The front-runner for the Democratic party nomination used a debate
in Flint, Michigan on Sunday night to oppose fracking anywhere local
communities were against it, wherever it polluted air or water, and
whenever companies refused to disclose what chemicals they use in
the process.
“By the time we get through all of my conditions, I do not think
there will be many places in America where fracking will continue to
take place,” she said.
But supporters and opponents of fracking dismissed her position as
campaign rhetoric that would collide with the limited powers of a
president to control an activity largely regulated at the state
level.
Defenders of fracking said no president would try to put the brakes
on a drilling technique that has flooded the U.S. with cheap oil and
gas.
“Secretary Clinton’s answer is essentially campaign hyperbole, and
meant to appease her environmental constituency,” said Bruce
Bullock, director of the Maguire Energy Institute at Texas' Southern
Methodist University, in a blog post in the Dallas Morning News. “In
reality, it has little substance to it.”
Green groups welcomed Clinton’s shift from her past support for
fracking.
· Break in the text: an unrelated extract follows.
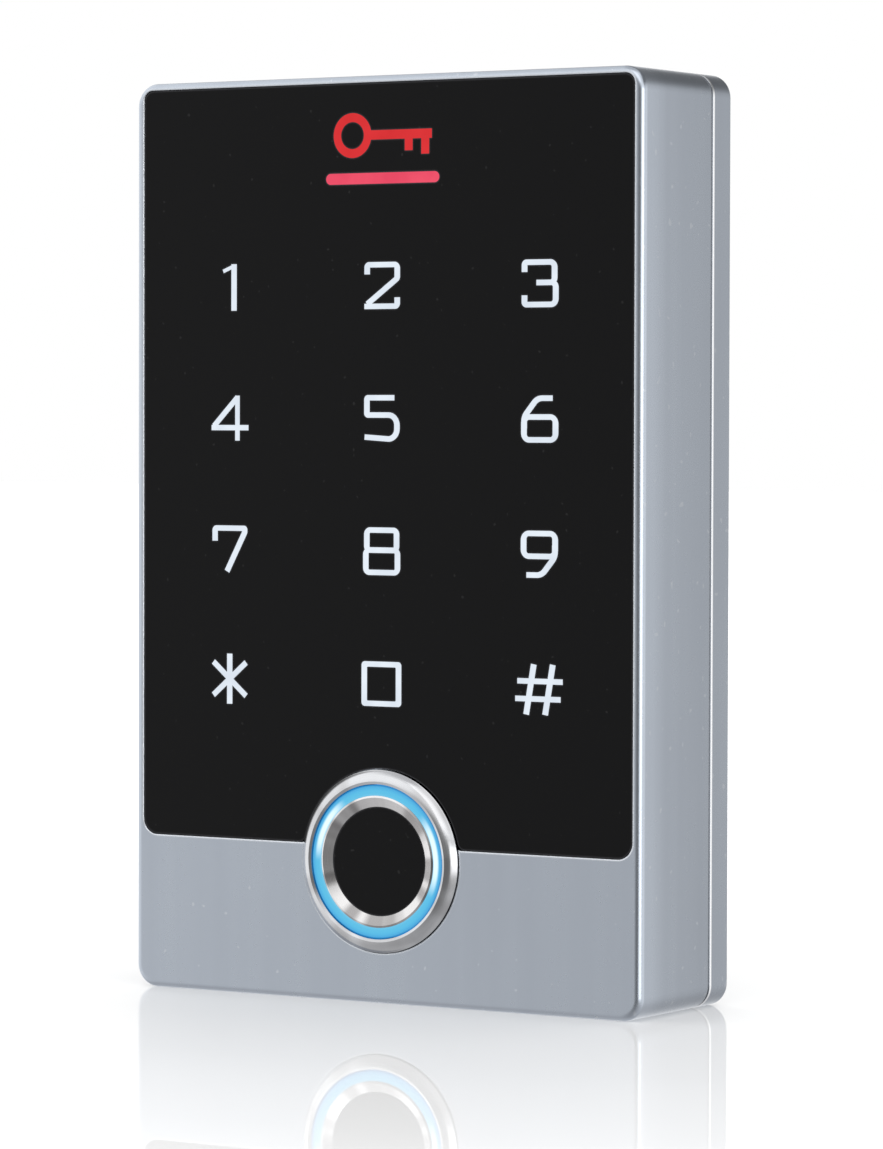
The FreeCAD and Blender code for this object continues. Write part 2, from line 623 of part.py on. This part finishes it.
def build():
    marks, key = legends(), emblem()
    bar, leds, ring_leds = light_bar(Y_KEYPAD - 0.8), key_leds(), sensor_leds()
    keypad_holes = [(x, z, SCREW_R) for x, z in BOARD_SCREWS]
    return {
        "back_cover": [back_cover()],
        "lock_bracket": [lock_bracket()],
        "bracket_rivets": [rivet(x) for x in RIVET_X],
        "cable_grommet": [cable_grommet()],
        "front_housing": [front_housing()],
        "touch_panel": [touch_panel(marks + [key], bar)],
        "panel_adhesive": [adhesive()],
        "key_legends": marks,
        "status_light_bar": [bar],
        "panel_emblem": [key],
        "light_diffuser": [diffuser(bar, leds)],
        "keypad_board": [board(KEYPAD_Z, Y_KEYPAD, Y_KEYPAD_BACK, keypad_holes)],
        "key_leds": leds,
        "touch_controller": [with_legs(0, 24, 7.0, Y_KEYPAD_BACK, 0.95, 1, 8)],
        "antenna_coil": antenna_coil(),
        "board_spacers": [tube(x, z, 2.1, SCREW_R, Y_KEYPAD_BACK, Y_MAIN) for x, z in BOARD_SCREWS],
        "main_board": [board(MAIN_Z, Y_MAIN, Y_MAIN_BACK, keypad_holes + [(0, CABLE_Z, 7.0)])],
        "board_screws": [board_screw(x, z) for x, z in BOARD_SCREWS],
        "board_connector": [plug_stack(0, 36, 20, 4.6, Y_KEYPAD_BACK, Y_MAIN, 7, 2.54)],
        "processor_chip": [with_legs(-18, 20, 10.0, Y_MAIN, 1.5, -1, 12)],
        "lock_relay": [relay()],
        "buzzer": [buzzer()],
        "capacitors": [capacitor(x, 41) for x in (17.0, 25.0)],
        "cable_connector": [plug_stack(18, 12, 16, 6.0, Y_MAIN - 6.0, Y_MAIN, 5, 2.5)],
        "tamper_photocell": [rod(*TAMPER, 2.5, Y_MAIN_BACK, Y_MAIN_BACK + 1.1)],
        "sensor_bezel": [sensor_bezel()],
        "sensor_gasket": [
            tube(0, SENSOR_Z, RIM_R - 0.15, BARREL_R, Y_FRONT + RIM_SEAT - 0.4, Y_FRONT + RIM_SEAT)
        ],
        "sensor_nut": [sensor_nut()],
        "sensor_light_ring": [sensor_light_ring(ring_leds)],
        "sensor_steel_ring": [sensor_steel_ring()],
        "sensor_window": [rod(0, SENSOR_Z, WINDOW_R, Y_FRONT - 0.35, Y_FRONT + 1.1)],
        "sensor_chip": [chip(0, SENSOR_Z, 8.0, 8.0, Y_FRONT + 1.1, SENSOR_BOARD_Y)],
        "sensor_board": [rod(0, SENSOR_Z, LIGHT_R, SENSOR_BOARD_Y, SENSOR_BOARD_Y + 1.0)],
        "sensor_leds": ring_leds,
        "sensor_cap": [sensor_cap()],
        "sensor_plug": [chip(0, SENSOR_Z, 8.0, 4.4, BARREL_END, BARREL_END + 3.0)],
        "sensor_ribbon": [ribbon()],
        "sensor_socket": [chip(0, -20.4, 8.0, 4.0, -14.6, Y_MAIN)],
        "rear_seal": [rear_seal()],
        "rear_plate": [rear_plate()],
        "rear_plate_screws": [plate_screw(x, z) for x, z in PLATE_SCREWS],
        "cable_gland": [gland()],
        "tamper_window": [rod(*TAMPER, 3.0, Y_SHELF + SEAL_T, Y_SHELF + SEAL_T + REAR_T)],
        "lock_screw": [lock_screw()],
    }


os.makedirs("parts", exist_ok=True)
for node, solids in build().items():
    shape = solids[0] if len(solids) == 1 else Part.makeCompound(solids)
    print(node, len(shape.Solids), round(shape.Volume, 1), shape.isValid())
    shape.exportStep(f"parts/{node}.step")
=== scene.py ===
"""Looks of the keypad access reader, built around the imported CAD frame. Metres, +Z up, front towards -Y."""

import math

import bpy
from mathutils import Matrix, Vector


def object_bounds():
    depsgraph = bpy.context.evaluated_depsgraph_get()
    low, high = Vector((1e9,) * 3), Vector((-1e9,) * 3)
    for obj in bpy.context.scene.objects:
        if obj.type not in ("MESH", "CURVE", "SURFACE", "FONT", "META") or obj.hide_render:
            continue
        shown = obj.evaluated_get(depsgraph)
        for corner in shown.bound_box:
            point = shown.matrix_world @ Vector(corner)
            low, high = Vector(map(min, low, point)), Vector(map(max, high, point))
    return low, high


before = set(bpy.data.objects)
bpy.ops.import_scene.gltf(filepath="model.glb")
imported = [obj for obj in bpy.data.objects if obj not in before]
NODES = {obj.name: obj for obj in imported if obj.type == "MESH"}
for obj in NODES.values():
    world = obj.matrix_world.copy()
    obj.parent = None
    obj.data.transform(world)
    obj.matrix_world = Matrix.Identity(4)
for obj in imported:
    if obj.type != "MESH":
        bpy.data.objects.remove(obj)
CAD_BOX = [list(corner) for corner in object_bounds()]
FLOOR_Z = CAD_BOX[0][2]
FRONT_Y = -0.0227  # front face of the housing
SEAM_Y = -0.0049  # where the front unit meets the back cover
WALL_Y = 0.0
SENSOR = Vector((0, FRONT_Y, -0.0415))  # where the sensor's axis leaves the front face
RING_INNER, RING_OUTER = 0.00855, 0.00995  # radii of the lit ring

NOISE_LOW, NOISE_HIGH = 0.3, 0.7  # nearly all of a noise lies between these
BEVEL_SAMPLES = 6
MIX_FACTOR, MIX_A, MIX_B, MIX_RESULT = 0, 6, 7, 2  # sockets of a Mix node that belong to its colour version


# ---------------------------------------------------------------- node tree helpers
def opaque(colour):
    """RGBA of a colour, or of a grey given as one number."""
    return (*colour, 1) if isinstance(colour, tuple) else (colour, colour, colour, 1)


def scaled(colour, factor):
    return tuple(min(1.0, part * factor) for part in colour)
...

But they also urged her to stop laying down conditions and
caveats.
“Clinton will continue to struggle to convince climate advocates
that she is serious about addressing the crisis until she comes out
for a full ban on fracking,” said Yong Jung Cho, campaign
coordinator of grassroots groups 350 Action.
As secretary of state, Clinton supported fracking as a way to reduce
U.S. dependence on imported energy, and even led a push to spread
shale extraction to allies in Europe to wean them off Russian
gas.[L1N0VX2JT]
Her pledge in Flint to curtail the practice followed the blunt
declaration against fracking by Senator Bernard Sanders, her sole
rival for the nomination. Sanders' challenge has shifted some of
Clinton's positions in the campaign, and her statement on fracking
now comes closer to wider Democratic party sentiment.
“Secretary Clinton has been pushed to the left by Senator Sanders,”
said Kathleen Sgamma, vice president of government affairs at the
Western Energy Alliance.
Sgamma said Democrats from President Barack Obama to Colorado
Governor John Hickenlooper support fracking and the economic
benefits its brings to many states.
“Sometimes things said in the heat of a debate are later wisely set
aside when faced with the economic and national security
consequences of shutting down the technique that unlocks huge
domestic sources of energy that would otherwise have to come from
Russia, Saudi Arabia and Iran,” she said.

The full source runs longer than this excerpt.